Senior leaders and risk professionals have the ethical and corporate responsibility to ensure that workers that are involved are not being exploited and that human rights and standards are being adhered to on an ongoing basis, despite recent events.

It’s time for Australian enterprises to step up and include modern slavery to corporate risk frameworks, practice greater due diligence on the supply chain and enforce a greater commitment to combatting modern slavery.


Additional Resources

KnowTheChain is a resource for businesses and investors to understand and address forced labor risks within their global supply chains.

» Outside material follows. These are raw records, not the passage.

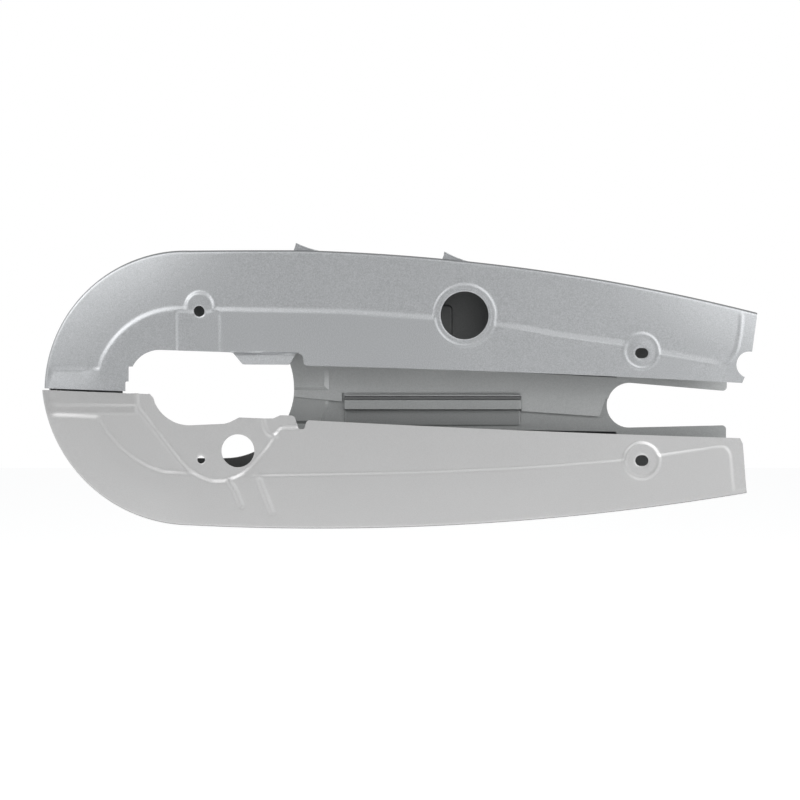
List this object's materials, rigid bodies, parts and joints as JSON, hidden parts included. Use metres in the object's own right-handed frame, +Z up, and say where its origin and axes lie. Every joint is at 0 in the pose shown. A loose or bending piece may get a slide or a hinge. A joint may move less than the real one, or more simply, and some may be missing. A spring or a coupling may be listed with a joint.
{
  "type": "motorcycle chain guard",
  "caption": "Fully enclosing motorcycle chain guard of pressed sheet: long case with round rear end, axle opening and a gap for the swingarm.",
  "frame": {"origin": "centre of the rear axle, in the middle of the case's width", "axes": "+X from the axle towards the engine, +Z up, -Y towards the side with the gap for the swingarm leg"},
  "size_m": [0.518, 0.04, 0.2069],
  "materials": {
    "silver_paint": "semi-gloss silver-grey paint",
    "inner_paint": "semi-gloss silver-grey paint, thinner inside"
  },
  "bodies": {
    "root": {"upper_near_shell": "silver_paint", "lower_near_shell": "silver_paint", "upper_far_shell": "silver_paint", "lower_far_shell": "silver_paint", "joint_strip": "inner_paint", "stay_plate": "inner_paint"}
  },
  "joints": []
}
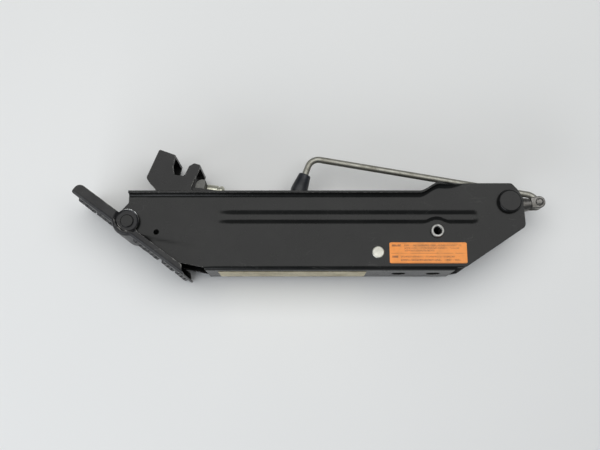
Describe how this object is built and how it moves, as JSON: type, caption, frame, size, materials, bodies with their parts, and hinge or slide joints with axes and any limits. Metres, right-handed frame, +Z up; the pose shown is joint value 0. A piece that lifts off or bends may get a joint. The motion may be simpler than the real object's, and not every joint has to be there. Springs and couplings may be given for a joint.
{
  "type": "folding vehicle screw jack",
  "caption": "Folded side-lift screw jack: channel stand with cleated swivel foot, lifting arm with notched saddle, screw spindle and fold-over crank.",
  "frame": {"origin": "Centre of the overall box in plan, on the plane that the folded jack lies on.", "axes": "+X along the stand away from the foot, +Y from the stand's back web towards its open side, +Z up, parallel to every hinge axis of the linkage."},
  "size_m": [0.5074, 0.1372, 0.067],
  "materials": {
    "black_paint": "satin black stoving paint",
    "worn_paint": "black paint, worn and dusty",
    "zinc_plate": "zinc plated",
    "bare_steel": "drawn steel, lightly tarnished",
    "dark_steel": "phosphated steel",
    "grip_plastic": "moulded plastic, satin",
    "orange_label": "printed film",
    "cream_label": "printed film, yellowed"
  },
  "bodies": {
    "stand": {"stand_channel": "black_paint", "arm_hinge_tube": "bare_steel", "hinge_washer_upper": "dark_steel", "hinge_washer_lower": "dark_steel", "hinge_spacer_upper": "dark_steel", "hinge_spacer_lower": "dark_steel", "stop_rivet": "zinc_plate", "stop_sleeve": "dark_steel", "side_label": "orange_label", "web_label": "cream_label", "foot_rivet_upper": "black_paint", "foot_rivet_lower": "black_paint"},
    "foot": {"foot_plate": "worn_paint"},
    "arm": {"arm_channel": "black_paint", "saddle_pin": "dark_steel", "saddle_pin_spacer": "dark_steel", "stop_bolt_block": "dark_steel", "stop_bolt": "zinc_plate", "nut_washer_upper": "dark_steel", "nut_washer_lower": "dark_steel"},
    "nut": {"trunnion_nut": "bare_steel"},
    "saddle": {"saddle": "black_paint"},
    "spindle": {"trunnion": "black_paint", "thrust_washer_inner": "bare_steel", "thrust_ball_ring": "bare_steel", "thrust_washer_outer": "bare_steel", "spindle_screw": "bare_steel", "spindle_end_stop": "dark_steel", "end_stop_pin": "bare_steel", "crank_hinge_pin": "bare_steel"},
    "crank": {"crank_rod": "bare_steel", "grip_retainer": "bare_steel"},
    "grip": {"crank_grip": "grip_plastic"}
  },
  "joints": [
    {"name": "foot_tilt", "type": "hinge", "parent": "stand", "child": "foot", "pos_m": [-0.19428, -0.01183, 0.0335], "axis": [0, 0, -1], "range_deg": [0, 48]},
    {"name": "arm_lift", "type": "hinge", "parent": "stand", "child": "arm", "pos_m": [0.13072, -0.02183, 0.0335], "axis": [0, 0, -1], "range_deg": [0, 100]},
    {"name": "nut_swivel", "type": "hinge", "parent": "arm", "child": "nut", "pos_m": [0.04802, -0.01047, 0.0335], "axis": [0, 0, -1], "range_deg": [-50, 0]},
    {"name": "saddle_tilt", "type": "hinge", "parent": "arm", "child": "saddle", "pos_m": [-0.13875, 0.01518, 0.0335], "axis": [0, 0, 1], "range_deg": [-20, 45]},
    {"name": "spindle_swing", "type": "hinge", "parent": "stand", "child": "spindle", "pos_m": [0.20802, 0.00967, 0.0335], "axis": [0, 0, -1], "range_deg": [0, 50]},
    {"name": "crank_fold", "type": "hinge", "parent": "spindle", "child": "crank", "pos_m": [0.24721, 0.0146, 0.0335], "axis": [0, 0, -1], "range_deg": [0, 175]},
    {"name": "grip_spin", "type": "hinge", "parent": "crank", "child": "grip", "pos_m": [-0.01454, 0.02837, 0.0335], "axis": [-0.3469, -0.9379, 0], "continuous": true}
  ],
  "couplings": [
    {"joint": "spindle_swing", "follows": "arm_lift", "ratio": 0.5},
    {"joint": "nut_swivel", "follows": "arm_lift", "ratio": -0.5}
  ]
}
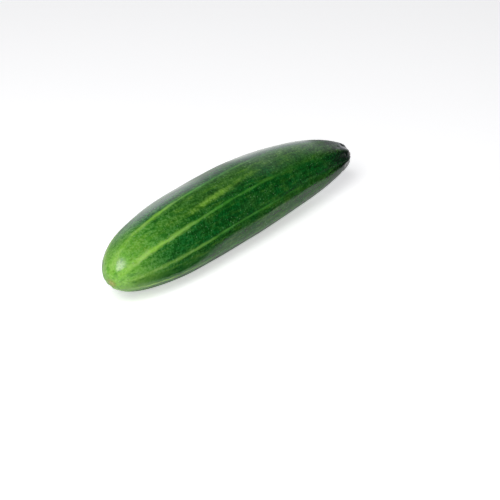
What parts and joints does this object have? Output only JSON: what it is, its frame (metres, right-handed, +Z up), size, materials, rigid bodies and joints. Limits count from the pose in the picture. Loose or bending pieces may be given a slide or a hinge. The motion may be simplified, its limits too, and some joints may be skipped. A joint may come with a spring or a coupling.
{
  "type": "cucumber",
  "caption": "Whole slicing cucumber lying on its side: glossy green skin with low ribs and pale stripes, a blossom scar and a dry stem stump.",
  "frame": {"origin": "on the resting surface, under the middle of the fruit's bounding box", "axes": "+X along the fruit from the blossom end to the stem end, +Z up from the resting surface, -Y towards the hollow side of the bend"},
  "size_m": [0.2394, 0.0566, 0.0523],
  "materials": {
    "skin": "smooth waxy rind, glossy, dark green with pale yellow-green stripes and a lighter blossom end"
  },
  "bodies": {
    "root": {"cucumber": "skin"}
  },
  "joints": []
}
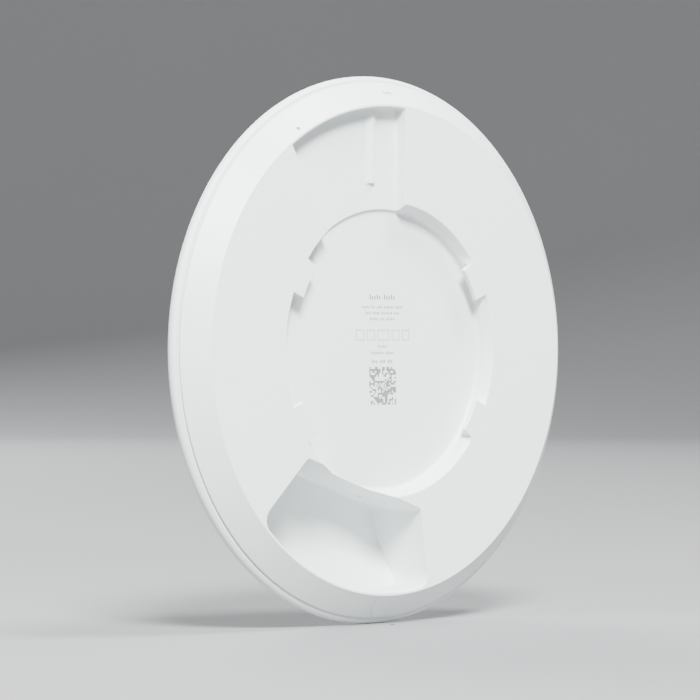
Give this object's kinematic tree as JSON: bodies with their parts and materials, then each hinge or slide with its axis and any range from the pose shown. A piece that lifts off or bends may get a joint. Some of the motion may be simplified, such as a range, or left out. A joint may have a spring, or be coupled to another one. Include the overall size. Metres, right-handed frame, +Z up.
{
  "type": "ceiling access point",
  "caption": "Ceiling-mounted wireless access point: shallow white dome with a bayonet recess, latch slot and cable pocket in its back, and a light ring in its front.",
  "frame": {"origin": "centre of the back face, on the dome's axis, where the ceiling bracket's boss enters", "axes": "-Y out of the back face towards the ceiling, +Y out of the dome, +Z up with the cable pocket at the bottom and the latch slot at the top, +X to the right as seen from behind"},
  "size_m": [0.176, 0.043, 0.176],
  "materials": {
    "shell_plastic": "fine moulded texture, satin",
    "light_guide": "milky translucent, smooth",
    "white_plastic": "plain",
    "circuit_board": "solder mask over glass fibre",
    "lamp_package": "clear resin over phosphor",
    "ivory_plastic": "plain",
    "screw_steel": "zinc plated",
    "sink_aluminium": "extruded, plain",
    "thermal_rubber": "soft matt pad",
    "tinned_steel": "bright tin plate",
    "chip_plastic": "moulded epoxy",
    "ferrite": "ground ceramic",
    "capacitor_sleeve": "drawn can",
    "jack_plastic": "glass-filled, matt",
    "contact_gold": "gold plated",
    "antenna_metal": "stamped, tin plated"
  },
  "bodies": {
    "access_point": {"rear_housing": "shell_plastic", "cable_knockout": "shell_plastic", "front_cover": "shell_plastic", "centre_cap": "shell_plastic", "light_ring": "light_guide", "lamp_holder": "white_plastic", "lamp_board": "circuit_board", "lamps": "lamp_package", "lamp_cable": "white_plastic", "flat_connectors": "ivory_plastic", "main_board": "circuit_board", "board_screws": "screw_steel", "heat_sink": "sink_aluminium", "heat_sink_screws": "screw_steel", "thermal_pads": "thermal_rubber", "shield_frames": "tinned_steel", "shield_lids": "tinned_steel", "processor": "chip_plastic", "memory_chips": "chip_plastic", "radio_chips": "chip_plastic", "line_transformer": "chip_plastic", "power_transformer": "ferrite", "capacitors": "capacitor_sleeve", "inductors": "ferrite", "jack_body": "jack_plastic", "jack_shield": "tinned_steel", "jack_contacts": "contact_gold", "reset_switch": "chip_plastic", "low_antenna_1": "antenna_metal", "low_antenna_2": "antenna_metal", "low_antenna_3": "antenna_metal", "high_antenna_1": "antenna_metal", "high_antenna_2": "antenna_metal", "high_antenna_3": "antenna_metal"},
    "reset_plunger": {"reset_button": "jack_plastic"}
  },
  "joints": [
    {"name": "reset_press", "type": "slide", "parent": "access_point", "child": "reset_plunger", "axis": [0.3256, 0, 0.9455], "range_m": [0, 0.0003], "stiffness_N_per_m": 3000}
  ]
}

Benchmarking is used as a tool to identify and share best practices, and as a way to harness the competitive nature of markets to create a “race to the top” that encourages businesses to adopt standards and practices that protect worker’s well-being. See their benchmark reports.

Western Power has joined other high-profile Western Australian energy, mining and resource companies (including South32, which is an SAI360 customer) to develop a practical toolkit to pre-screen for modern slavery risks within supply chains. Central to the toolkit is a self-assessment questionnaire (SAQ) with 18 core questions that the group has agreed to ask suppliers to identify modern slavery risks, improve transparency and identify areas for further due diligence.

STOP THE TRAFFIK is a pioneer in human trafficking prevention. Working to unite people around the world by inspiring, informing, equipping and mobilizing communities to; know what human trafficking is, know how to identify it and know how to respond appropriately if they saw it. Utilizing the power of people and technology, STOP THE TRAFFIK is working to prevent human trafficking globally through our innovative Intelligence-led approach.